La période contemporaine
Elle va de la restauration de Meiji jusqu’à nos jours, et marque à nouveau un retour à la musique déterminée (1), mais cette fois influencée par la musique occidentale. Au contact de la musique classique occidentale, la musique japonaise traditionnelle prend donc un nouveau départ, en se libérant de l’écriture pentacordale et hétérophonique qui était son écriture depuis de trop longues années. La première génération de musiciens japonais de style occidental est trop mobilisée par l’acquisition d’une nouvelle technique pour pouvoir repenser les fondements de la musique traditionnelle.
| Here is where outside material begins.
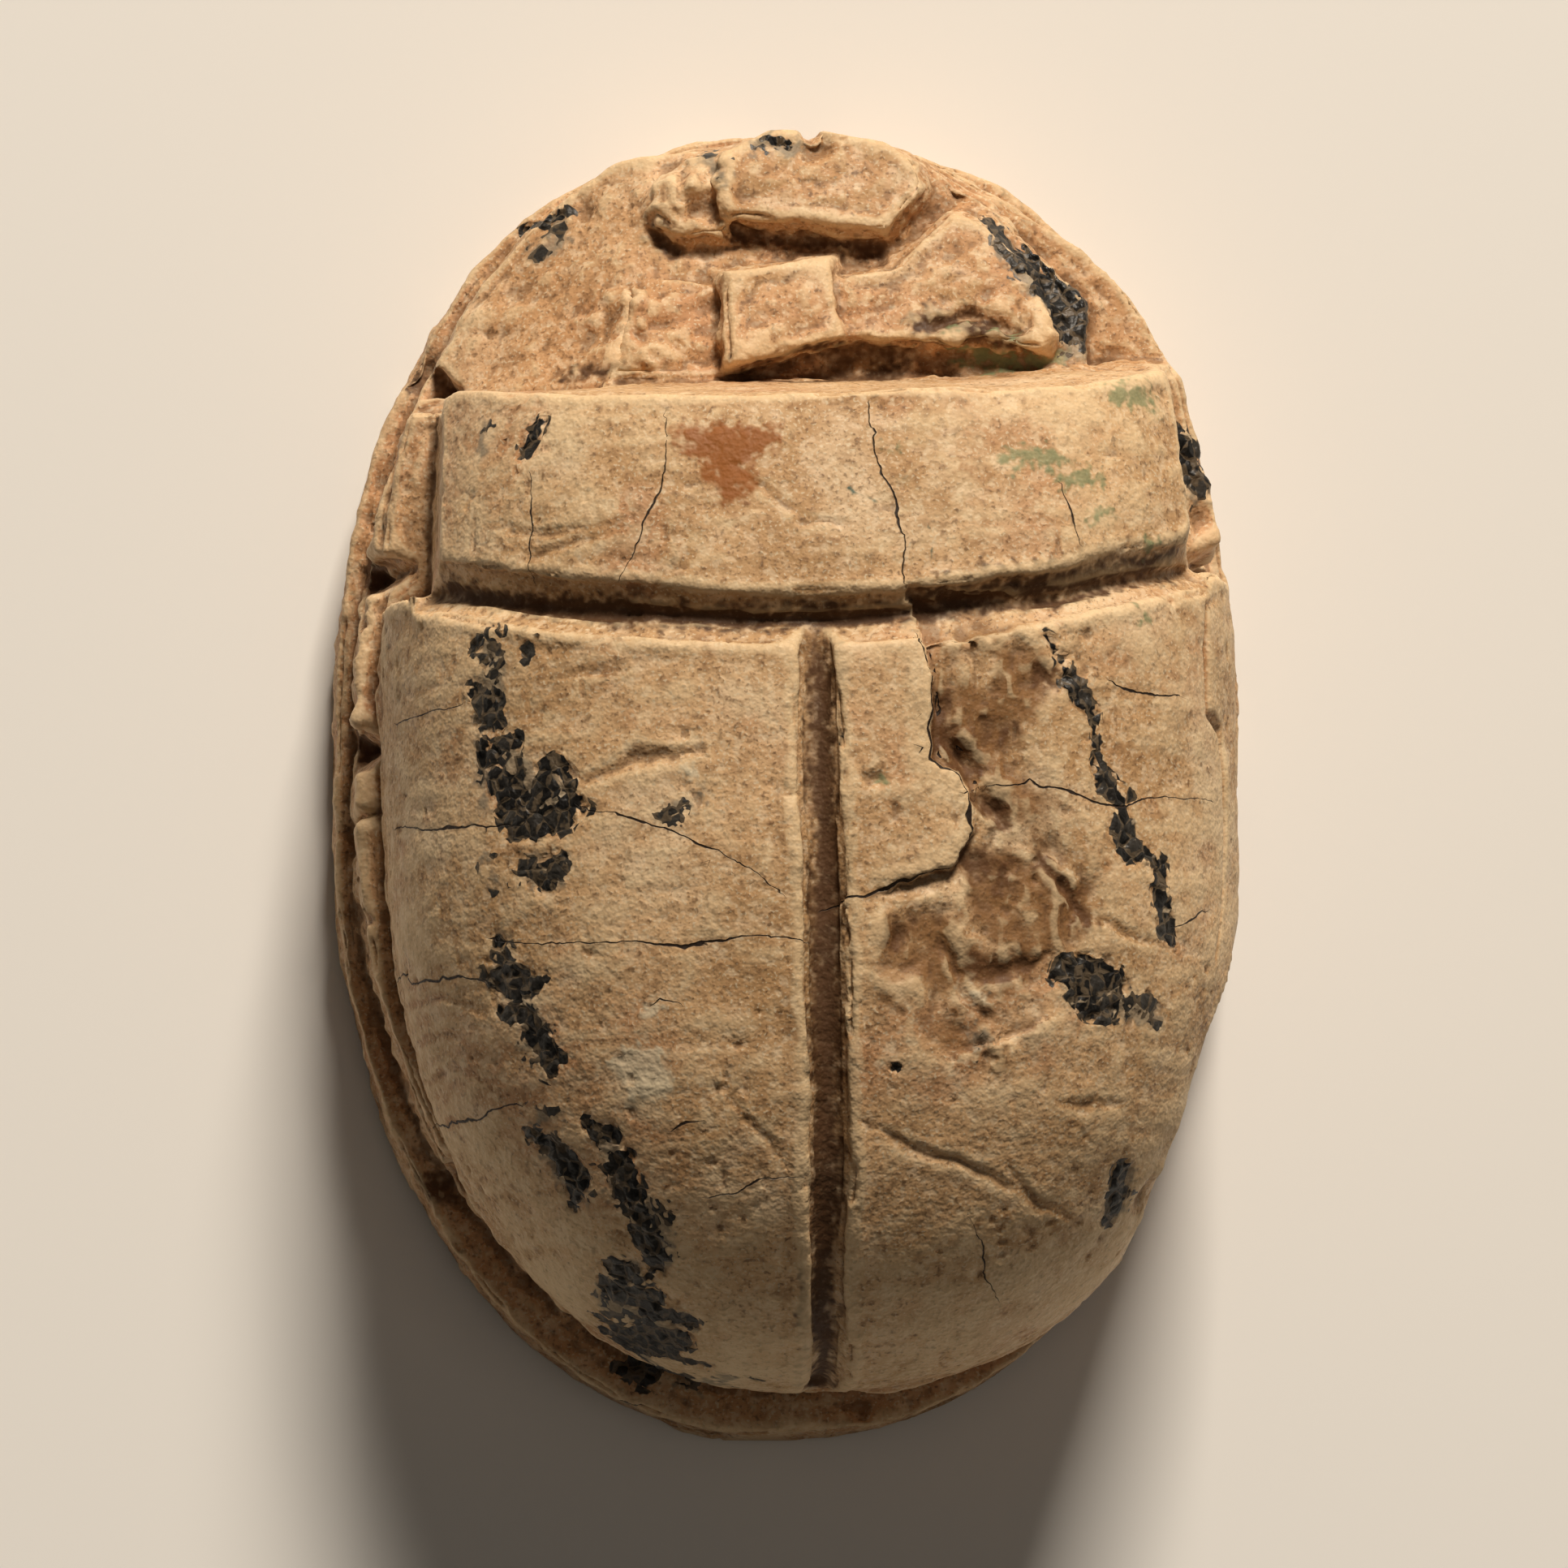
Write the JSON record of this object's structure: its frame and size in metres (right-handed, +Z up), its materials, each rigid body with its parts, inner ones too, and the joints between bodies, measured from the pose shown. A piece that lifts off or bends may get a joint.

Ce n’est qu’avec le temps, après la deuxième guerre mondiale, qu’ils parviennent à se détacher des modèles occidentaux et s’efforcent, en revenant aux sources musicales du Japon, de faire uvre créatrice dans un style occidental mis au service d’une sensibilité et d’une culture japonaises.
T.A
Ukiyo-e sur lequel figure une scène de Kabuki
(1) La musique déterminée est constituée par la fixité de ses éléments:
hauteur des notes fixée au diapason, valeurs rythmiques et temporelles fixées au moyen d’une unité temporelle arithmétique. La musique classique occidentale et le gagaku, le shômyô, et le koto sont les formes les plus représentatives de la musique déterminée. La musique indéterminée, elle, est fondée sur des éléments constitutifs musicaux moins rigoureux: la hauteur des notes est fixée par rapport à un repère, librement émise et susceptible de varier, tandis que le rythme et le tempo obéissent à une périodicité fluctuante. La musique du nô ou du shakuhachi et les chants narratifs (katarimono) appartiennent à cette seconde catégorie.
La musique indéterminée n’est donc pas une improvisation, mais simplement un mode de composition musicale qui fait appel à des matériaux sonores fluctuants.
Il serait erroné de prétendre, comme on le fait souvent, que la musique indéterminée constitue la forme primitive de la musique déterminée et qu’elle lui est inférieure.